The stub axle will accommodate 16 inch or 21 inch AEROL Cushion Tread Wheels, conforming to USM specification Mil-W-21985, industrial pneumatic wheels in sizes 6.00-9, 7.50-10, and 9.00-10, as described in USM specification MIL-W-8005, transport type and other commercial pneumatic wheels.

The SAM Suspension Unit was originated by AEROL CO., in response to a request by the armed forces for reliable and versatile individually sprung wheel and mount assembly. All components of the system are designed to exceed the requirements of USM MIL-M-8090, for Type Il mobility. Interchangeability of components parts, and the wide adaptability to all types of ground support equipment with varying payloads, has been a significant contributing factor in standardization with resultant reductions of spares inventories and improvement in logistic support.

AEROL CO., has developed a device to accommodate sharp turns; the Mark II Limi-torq. When the tow-bar is turned to the point where the inboard wheel has reached its maximum cramp angle, the steering mechanism is disengaged, and the tow-bar is free to swing further without applying additional force to the steering linkage. If the tow- bar is then moved in the opposite direction, it swings freely to the position corresponding to the maximum cramp angle at which point the steering linkage is engaged, and during further movement of the tow-bar the wheels are controlled. When the steering linkage is disengaged from the tow-bar, the wheels are positively locked in the cramp angle position.
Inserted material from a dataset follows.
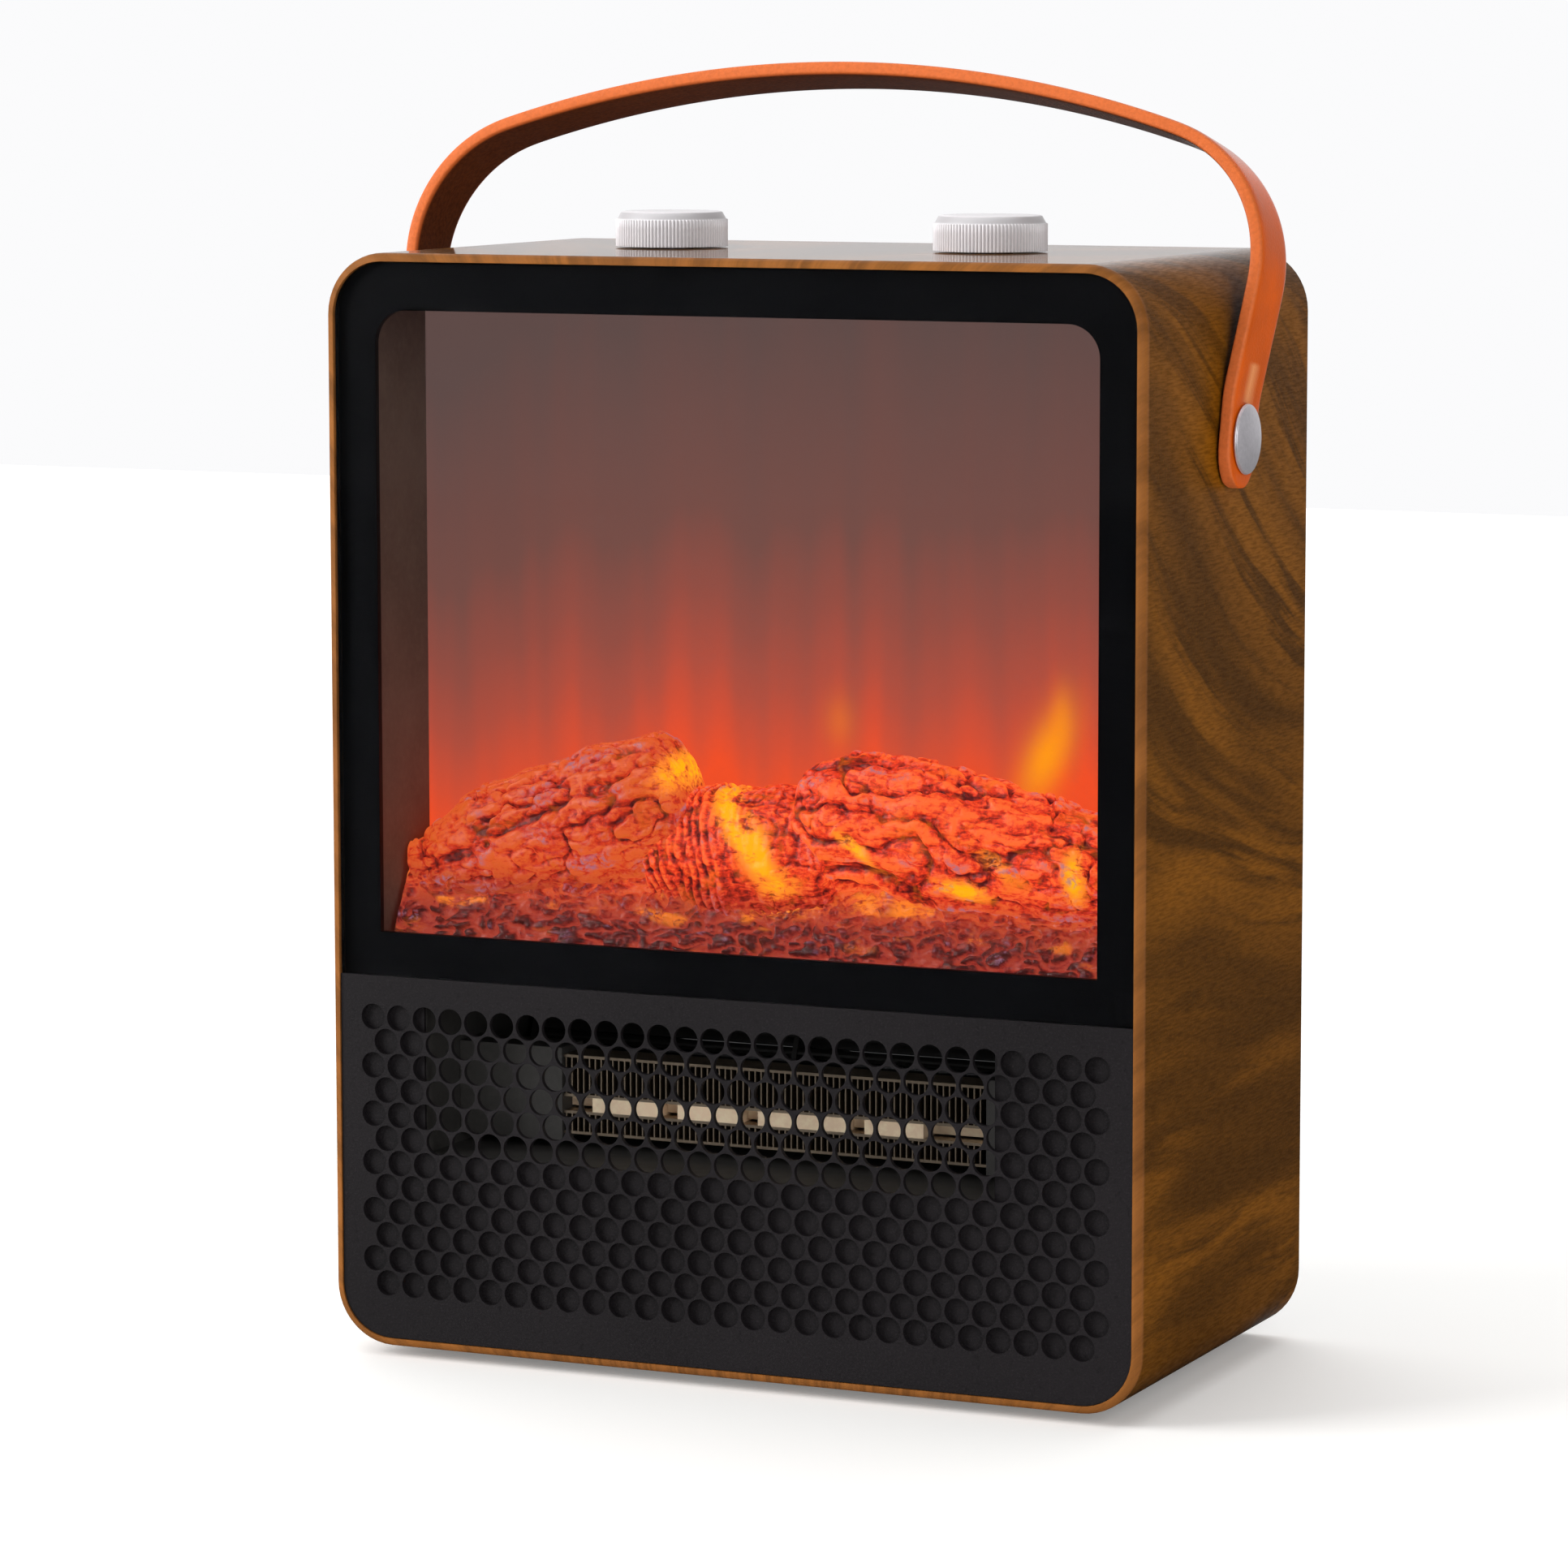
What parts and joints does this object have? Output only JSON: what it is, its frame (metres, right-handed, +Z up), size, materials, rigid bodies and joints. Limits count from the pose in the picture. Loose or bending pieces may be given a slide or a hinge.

Service brakes, as required by USM Specification MIL-M-8090 on towed equipment, must operate in response to the driver of the tractor. Hydraulic brakes connected to the brake system of the towing vehicle, electric brakes, and air-over-hydraulic brake all have disadvantages; mainly the required compatibility between all towed and towing vehicles. The problem of providing service brakes is best resolved by using the AEROL surge type brake actuator. This device responds to any decelerating force of the tractor pintle hook on the lunette eye of the trailer tow-bar, to actuate the hydraulic brakes of the towed vehicle.